About a year ago, I applied to the U.S. Patent and Trademark Office to register the name of this blog. Turned out to be an exercise in futility. They do try, the USPTO, I’ll give them that. They provide instructions, videos, fact sheets, and a database you can search to see if someone else has already trademarked or copyrighted a certain phrase or logo design. Somehow, I managed to slog my way through the process, submitted my application, paid my fee (which was NOT cheap), and several months later, was turned down. Then I started getting emails from lawyers who offered (for another fee) to plead my case for me. I did a little more research, and concluded that, like other government application processes, such as the hoops some of my patients jump through trying to get disability status, they just automatically turn everyone down the first time they apply. It’s a test, I believe, to see if you really, really do have cerebral palsy or a unique blog name, or are just some weasel trying to scam the system. If that is the intent, I’m afraid that it doesn’t work very well, because it just makes life much more difficult for anyone who really is disabled, as well as for someone like me, a mere cancer survivor just trying to get the word out. In my cynical moments, I think perhaps the whole set-up is a scam that rewards lawyers.
Is it any wonder, then, that the United States of America has become the United States of Litigation? In one of the latest installments in what could be deemed “The Saga of the Troublesome Torts,” the August 5, 2010 edition of the Wall Street Journal reported that the Susan G. Komen Foundation, a charity which raises money to fund programs and research for breast cancer, was suing several other, smaller charities and organizations over the use of the phrase, “for the cure,” in their names or event slogans, as well as the use of the color pink. One of these organizations used the phrase, “Kites for the Cure” to raise money for lung cancer by holding an event in which participants made and flew colorful kites to generate donations. The small group refused to roll over and eventually reached a compromise to ensure that future advertising would include the words “lung cancer” in conjunction with the words “for the cure” to mitigate confusion.
I didn’t wade through all 499 listings in the database, but while I did note that many of the applications were made by Susan G. Komen to cover dozens of variations of “for the cure” phrases, many were not. The latter included “Par for the Cure,” a celebrity classic golf tournament that has held the trademark for their name since November of 2005. I could not find a lot of details about how many of these groups SGK has contacted or plans to sue, but aside from the apparent snarkiness of their efforts, one of the more troubling aspects of this activity is how much money may be involved in pursuing it.

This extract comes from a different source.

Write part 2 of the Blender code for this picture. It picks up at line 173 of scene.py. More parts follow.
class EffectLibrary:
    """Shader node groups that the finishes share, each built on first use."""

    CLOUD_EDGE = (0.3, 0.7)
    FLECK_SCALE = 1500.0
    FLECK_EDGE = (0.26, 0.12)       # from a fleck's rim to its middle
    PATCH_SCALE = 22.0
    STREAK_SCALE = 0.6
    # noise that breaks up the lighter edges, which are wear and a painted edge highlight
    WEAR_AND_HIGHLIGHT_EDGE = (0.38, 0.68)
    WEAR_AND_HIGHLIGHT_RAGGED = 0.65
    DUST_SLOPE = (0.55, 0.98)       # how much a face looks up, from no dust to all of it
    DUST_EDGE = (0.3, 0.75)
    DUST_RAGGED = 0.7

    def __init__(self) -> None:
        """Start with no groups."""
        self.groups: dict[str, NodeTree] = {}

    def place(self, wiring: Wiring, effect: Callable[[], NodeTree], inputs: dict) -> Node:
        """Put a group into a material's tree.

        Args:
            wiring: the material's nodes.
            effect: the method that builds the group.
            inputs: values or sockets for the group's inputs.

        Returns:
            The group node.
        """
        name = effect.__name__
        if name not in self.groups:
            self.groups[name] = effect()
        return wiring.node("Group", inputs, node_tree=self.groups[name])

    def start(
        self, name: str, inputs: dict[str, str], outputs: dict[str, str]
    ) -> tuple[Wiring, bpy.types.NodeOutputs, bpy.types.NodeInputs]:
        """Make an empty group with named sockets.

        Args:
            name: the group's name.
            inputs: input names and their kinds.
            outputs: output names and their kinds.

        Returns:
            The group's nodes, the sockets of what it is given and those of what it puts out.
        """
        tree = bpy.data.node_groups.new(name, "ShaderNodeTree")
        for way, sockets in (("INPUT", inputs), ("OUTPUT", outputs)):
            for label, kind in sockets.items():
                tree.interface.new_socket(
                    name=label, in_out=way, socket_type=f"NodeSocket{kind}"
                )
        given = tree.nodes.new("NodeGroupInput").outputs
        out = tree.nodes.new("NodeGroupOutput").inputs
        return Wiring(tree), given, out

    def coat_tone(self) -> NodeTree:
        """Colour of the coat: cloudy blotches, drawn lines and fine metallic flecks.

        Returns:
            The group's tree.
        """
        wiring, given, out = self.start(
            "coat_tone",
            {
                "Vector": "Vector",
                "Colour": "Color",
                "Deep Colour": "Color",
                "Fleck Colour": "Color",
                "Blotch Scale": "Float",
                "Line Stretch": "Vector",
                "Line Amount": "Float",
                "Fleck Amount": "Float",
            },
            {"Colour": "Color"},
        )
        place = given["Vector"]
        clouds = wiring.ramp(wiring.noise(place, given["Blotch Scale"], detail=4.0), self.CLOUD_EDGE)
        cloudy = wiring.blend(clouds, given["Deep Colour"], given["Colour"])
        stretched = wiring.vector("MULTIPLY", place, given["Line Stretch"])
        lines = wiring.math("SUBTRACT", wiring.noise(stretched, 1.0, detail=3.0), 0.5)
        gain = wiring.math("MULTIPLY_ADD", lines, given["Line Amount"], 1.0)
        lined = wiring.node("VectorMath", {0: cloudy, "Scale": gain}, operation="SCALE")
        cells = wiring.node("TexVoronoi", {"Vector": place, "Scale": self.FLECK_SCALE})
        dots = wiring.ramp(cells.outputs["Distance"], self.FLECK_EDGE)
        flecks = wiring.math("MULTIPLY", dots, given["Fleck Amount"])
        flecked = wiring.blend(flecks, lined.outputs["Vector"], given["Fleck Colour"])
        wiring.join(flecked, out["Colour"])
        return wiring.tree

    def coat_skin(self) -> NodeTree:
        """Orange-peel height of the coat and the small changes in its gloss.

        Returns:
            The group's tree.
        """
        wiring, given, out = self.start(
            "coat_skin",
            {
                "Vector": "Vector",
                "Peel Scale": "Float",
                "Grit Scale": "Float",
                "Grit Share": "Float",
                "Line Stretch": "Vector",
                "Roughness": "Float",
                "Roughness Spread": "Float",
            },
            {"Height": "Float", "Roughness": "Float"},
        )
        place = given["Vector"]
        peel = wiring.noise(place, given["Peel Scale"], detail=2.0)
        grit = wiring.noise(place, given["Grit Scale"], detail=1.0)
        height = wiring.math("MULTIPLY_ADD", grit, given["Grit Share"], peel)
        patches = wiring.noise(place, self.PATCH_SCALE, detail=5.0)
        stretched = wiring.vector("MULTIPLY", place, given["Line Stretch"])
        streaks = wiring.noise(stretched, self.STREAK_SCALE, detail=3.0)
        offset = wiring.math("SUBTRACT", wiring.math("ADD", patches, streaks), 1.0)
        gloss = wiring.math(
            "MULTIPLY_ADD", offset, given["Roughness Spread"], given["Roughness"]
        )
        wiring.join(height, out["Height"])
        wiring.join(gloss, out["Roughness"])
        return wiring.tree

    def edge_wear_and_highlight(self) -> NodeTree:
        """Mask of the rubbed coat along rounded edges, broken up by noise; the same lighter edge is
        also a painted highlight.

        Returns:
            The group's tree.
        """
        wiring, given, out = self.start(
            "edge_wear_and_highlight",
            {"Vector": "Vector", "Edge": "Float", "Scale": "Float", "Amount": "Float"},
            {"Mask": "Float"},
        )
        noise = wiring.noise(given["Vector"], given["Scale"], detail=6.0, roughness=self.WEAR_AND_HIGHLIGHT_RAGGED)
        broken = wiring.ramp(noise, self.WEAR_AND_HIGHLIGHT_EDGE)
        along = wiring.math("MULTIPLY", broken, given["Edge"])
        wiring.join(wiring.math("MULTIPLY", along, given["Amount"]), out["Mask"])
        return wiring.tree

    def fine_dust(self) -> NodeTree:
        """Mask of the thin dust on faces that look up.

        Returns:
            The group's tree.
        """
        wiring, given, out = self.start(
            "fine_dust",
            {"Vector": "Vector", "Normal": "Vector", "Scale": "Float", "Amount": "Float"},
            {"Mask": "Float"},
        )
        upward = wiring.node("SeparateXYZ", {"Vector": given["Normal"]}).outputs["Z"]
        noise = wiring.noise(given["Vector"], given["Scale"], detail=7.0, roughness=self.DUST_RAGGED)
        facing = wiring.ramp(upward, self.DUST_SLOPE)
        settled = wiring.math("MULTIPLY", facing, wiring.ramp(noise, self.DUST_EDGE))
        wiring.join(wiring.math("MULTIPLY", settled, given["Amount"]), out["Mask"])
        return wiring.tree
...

Breast cancer survivor Alicia C. Staley recently posted an article about this on the site Wego Health called “Lawsuits for the Cure?” in which she listed part of SGK’s financial statement for 2009 in order to tease out how much money actually went to research “for the cure” in that year. In a follow-up article on the entire brouhaha, Eric Rosenthal, Special Correspondent for Oncology Times, attempted to shed some light on the subject. Among other folks on both sides of the debate, he spoke with Jonathan Blum, the attorney for SGK, who said that, in fact, there have never been any lawsuits filed against other nonprofit organizations over the issue. Mr. Blum explained that they have a watchdog group which reports when any group files with the USPTO to trademark a phrase that includes “for the cure.” They don’t bother contacting organizations that are not working in the same realm, he claims, only those who are also doing fundraising, because that is the realm in which the phrase may cause confusion among potential donors. But the first contact is not a lawsuit. Rather, Mr. Blum states, “as soon as we learn about it, we contact these people on the front end before they have invested heavily in the name or expended significant resources and work with them to find a suitable arrangement.” This was the experience described by “Kites for the Cure,” which was characterized as “cordial,” but still unpleasant, inconvenient, and costly.

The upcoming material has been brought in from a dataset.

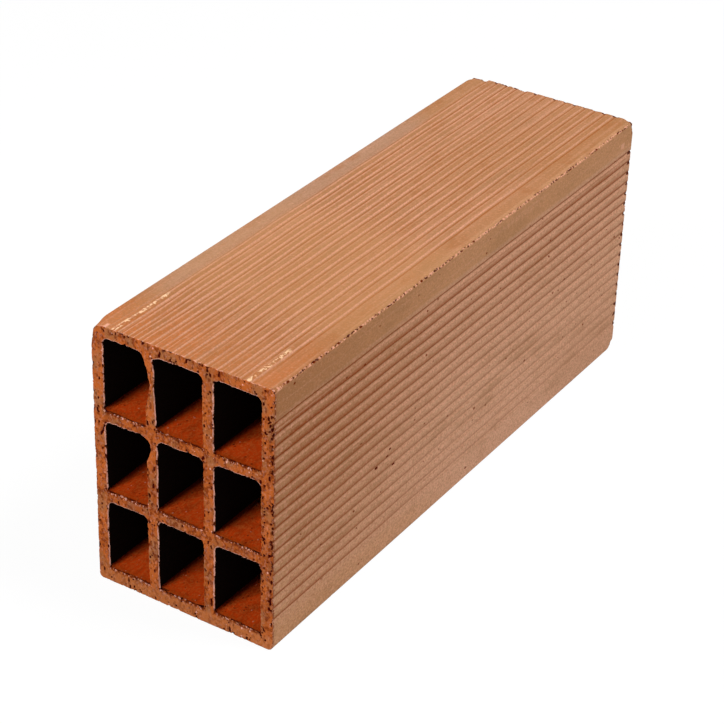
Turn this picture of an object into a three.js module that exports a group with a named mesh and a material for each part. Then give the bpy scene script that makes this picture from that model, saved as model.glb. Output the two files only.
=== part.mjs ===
// Hollow clay brick: one piece of clay, extruded through a die, cut to length by a wire and fired.
// Its section has cells in columns and rows, and all four long faces are combed with grooves for mortar.
// Millimetres. X runs across the brick, Y along its cells and Z up; the origin is under its middle.

import * as THREE from 'three';

// Outside of the brick
const length = 400;
const width = 120;
const height = 168;
const cornerRadius = 3;

// Shell and webs. The underside carries the green brick on the cutting table, so its wall is the thickest.
const sideWall = 8;
const topWall = 7;
const bottomWall = 10;
const uprightWeb = 7.3;
const levelWeb = 7.3;

// Cells. The die's cores stand a little to one side, which makes the first column narrower than the rest.
const columns = 3;
const rows = 3;
const firstColumnLoss = 2.8;
const cellRoofRadius = 4;
const cellFloorRadius = 1.5;

// Combing. Each long face keeps a smooth band along its edges that is at least as wide as its margin.
const grooveWidth = 3;
const grooveDepth = 0.9;
const widePitch = 7.5;
const wideMargin = 16;
const narrowPitch = 7.3;
const narrowMargin = 8;

// Steps on each arc of the section are twice this number.
const arcSteps = 3;

const quarterTurn = Math.PI / 2;

const firedClay = new THREE.MeshStandardMaterial({ color: 0xbb7446, roughness: 0.92, metalness: 0 });

// Adds one groove to an outline that runs anticlockwise. The groove is a shallow arc whose centre lies
// outside the face, and heading is the direction in which the outline runs along that face.
function addGroove(outline, mouthX, mouthZ, heading) {
  const radius = (grooveWidth ** 2 / 4 + grooveDepth ** 2) / (2 * grooveDepth);
  const standOff = radius - grooveDepth;
  const lipAngle = Math.asin(standOff / radius);
  const centreX = mouthX + standOff * Math.sin(heading);
  const centreZ = mouthZ - standOff * Math.cos(heading);
  outline.absarc(centreX, centreZ, radius, heading + Math.PI - lipAngle, heading + lipAngle, true);
}

// Adds the grooves of one face, centred on it. Each groove's place is counted from the middle of the face.
function addCombing(outline, midX, midZ, heading, faceLength, margin, pitch) {
  const room = faceLength - 2 * margin - grooveWidth;
  const count = Math.floor(room / pitch) + 1;
  for (let i = 0; i < count; i += 1) {
    const along = (i - (count - 1) / 2) * pitch;
    addGroove(outline, midX + along * Math.cos(heading), midZ + along * Math.sin(heading), heading);
  }
}

// Outline of the whole section: four rounded corners with a combed face after each.
function brickOutline() {
  const outline = new THREE.Shape();
  const side = width / 2;
  const middle = height / 2;
  const cornerX = side - cornerRadius;
  const upperZ = height - cornerRadius;

  outline.absarc(-cornerX, cornerRadius, cornerRadius, 2 * quarterTurn, 3 * quarterTurn, false);
  addCombing(outline, 0, 0, 0, width, narrowMargin, narrowPitch);
  outline.absarc(cornerX, cornerRadius, cornerRadius, 3 * quarterTurn, 4 * quarterTurn, false);
  addCombing(outline, side, middle, quarterTurn, height, wideMargin, widePitch);
  outline.absarc(cornerX, upperZ, cornerRadius, 0, quarterTurn, false);
  addCombing(outline, 0, height, 2 * quarterTurn, width, narrowMargin, narrowPitch);
  outline.absarc(-cornerX, upperZ, cornerRadius, quarterTurn, 2 * quarterTurn, false);
  addCombing(outline, -side, middle, 3 * quarterTurn, height, wideMargin, widePitch);
  return outline;
}

// One cell, given by its lower left corner and its size. Its roof corners sag into wider fillets.
function cellOutline(left, floor, cellWidth, cellHeight) {
  const right = left + cellWidth;
  const roof = floor + cellHeight;
  const low = cellFloorRadius;
  const high = cellRoofRadius;
  const outline = new THREE.Path();
  outline.absarc(left + low, floor + low, low, 2 * quarterTurn, 3 * quarterTurn, false);
  outline.absarc(right - low, floor + low, low, 3 * quarterTurn, 4 * quarterTurn, false);
  outline.absarc(right - high, roof - high, high, 0, quarterTurn, false);
  outline.absarc(left + high, roof - high, high, quarterTurn, 2 * quarterTurn, false);
  return outline;
}

// All cells, from what the shell and the webs leave clear.
function cellOutlines() {
  const clearWidth = width - 2 * sideWall - (columns - 1) * uprightWeb;
  const clearHeight = height - topWall - bottomWall - (rows - 1) * levelWeb;
  const fullWidth = (clearWidth + firstColumnLoss) / columns;
  const cellHeight = clearHeight / rows;
  const cells = [];
  for (let column = 0; column < columns; column += 1) {
    const loss = column === 0 ? firstColumnLoss : 0;
    const right = sideWall - width / 2 + (column + 1) * fullWidth - firstColumnLoss + column * uprightWeb;
    const left = right - fullWidth + loss;
    for (let row = 0; row < rows; row += 1) {
      const floor = bottomWall + row * (cellHeight + levelWeb);
      cells.push(cellOutline(left, floor, fullWidth - loss, cellHeight));
    }
  }
  return cells;
}

// The section is drawn upright, extruded and laid along Y between its two cut ends.
function brickBody() {
  const section = brickOutline();
  section.holes = cellOutlines();
  const geometry = new THREE.ExtrudeGeometry(section, {
    depth: length,
    curveSegments: arcSteps,
    bevelEnabled: false,
  });
  geometry.rotateX(quarterTurn);
  geometry.translate(0, length / 2, 0);
  const body = new THREE.Mesh(geometry, firedClay);
  body.name = 'brick_body';
  return body;
}

const brick = new THREE.Group();
brick.add(brickBody());

export default brick;
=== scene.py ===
import math
import random
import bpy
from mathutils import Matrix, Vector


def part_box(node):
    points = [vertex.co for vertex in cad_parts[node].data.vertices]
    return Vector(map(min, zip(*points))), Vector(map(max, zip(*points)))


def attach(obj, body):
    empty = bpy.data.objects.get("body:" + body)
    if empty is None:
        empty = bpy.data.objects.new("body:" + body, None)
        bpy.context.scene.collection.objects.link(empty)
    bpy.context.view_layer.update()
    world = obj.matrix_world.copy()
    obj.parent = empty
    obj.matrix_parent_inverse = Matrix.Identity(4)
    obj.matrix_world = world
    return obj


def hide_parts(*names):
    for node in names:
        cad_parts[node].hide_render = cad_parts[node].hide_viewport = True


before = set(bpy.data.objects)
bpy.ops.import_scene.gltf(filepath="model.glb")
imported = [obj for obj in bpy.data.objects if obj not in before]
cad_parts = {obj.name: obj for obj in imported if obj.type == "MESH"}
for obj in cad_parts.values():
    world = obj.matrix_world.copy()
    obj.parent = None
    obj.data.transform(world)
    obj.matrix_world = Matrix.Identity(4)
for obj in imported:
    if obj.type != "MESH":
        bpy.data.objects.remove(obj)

from types import SimpleNamespace

import bmesh
import bpy
from bpy.props import FloatProperty, FloatVectorProperty, IntProperty, PointerProperty
from mathutils import Matrix, Vector, kdtree, noise

bl_info = {
    "name": "Hollow Clay Brick",
    "version": (1, 0, 0),
    "blender": (4, 5, 0),
    "location": "View3D > Sidebar > Clay Brick",
    "description": "Dresses a combed, nine-cell clay brick with its cut ends, wear and fired clay finishes",
    "category": "Object",
}

MM = 0.001
X, Y, Z = range(3)
TINY = 1e-6
CAD_NODE = "brick_body"
PIECE = "fired_brick"

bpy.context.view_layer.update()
LOW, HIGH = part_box(CAD_NODE)
LENGTH = HIGH.y - LOW.y
WIDTH = HIGH.x - LOW.x
HEIGHT = HIGH.z - LOW.z

# Faces of the piece fall in three zones, which are also its material slots.
SKIN, CUT, CELL = range(3)
# No cell comes this near the outside, and no groove reaches this deep.
SHELL_DEPTH = 4 * MM
# How deep a full groove of the comb is.
GROOVE_DEPTH = 0.9 * MM
# The comb over the top sat this far to the left of the middle, and more so to the right by this share of x.
COMB_OFFSET = 0.65 * MM
COMB_SQUEEZE = 0.017
# The combs at the sides sat this much low, and closed up towards mid-height by this share.
SIDE_COMB_OFFSET = 0.5 * MM
SIDE_COMB_SQUEEZE = 0.008
# How far from the sharp corner the rounding of a long edge reaches, and the middle part of that rounding.
CORNER_REACH = 3.05 * MM
ARRIS_MIDDLE = 1.6 * MM
# Rows of the mesh beside each cut end, as distances in from it.
END_ROWS = [row * MM for row in (1.0, 2.0, 3.2, 4.6, 6.4, 8.8, 12.0, 16.0)]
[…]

All of this leaves me at something of a loss. I have several hard-working, sincere and beautiful friends who have volunteered their time and efforts for SGK in one way or another. They have themselves survived “The Stalker,” and their motives are only the best. I have several more survivor friends who are also sincere and hard-working and beautiful, who have been completely turned off by SGK’s Goliath activities. Ultimately, the most disturbing thing in all this is its utter futility. You can’t help noticing that, despite the millions of dollars that have been spent on research, nary a dent has been made, at least in this country, in the annual mortality rate for breast cancer. Here’s a quote from a previous post: “In 1991, in the U.S. alone, 43,435 women died of breast cancer, or 119 every day that year. This year, despite the tremendous amounts of money spent on research, 110 women still die from breast cancer every day, which comes out to an estimated 40,150 women who [died] in 2010. That’s not a lot of progress for a span of 35 years.” [“What’s Wrong With Pink.”]
In the cold light of reality, wrangling over who gets to use the words, “for the cure,” to raise money seems rather pointless. So far, that phrase has turned out to be woefully empty.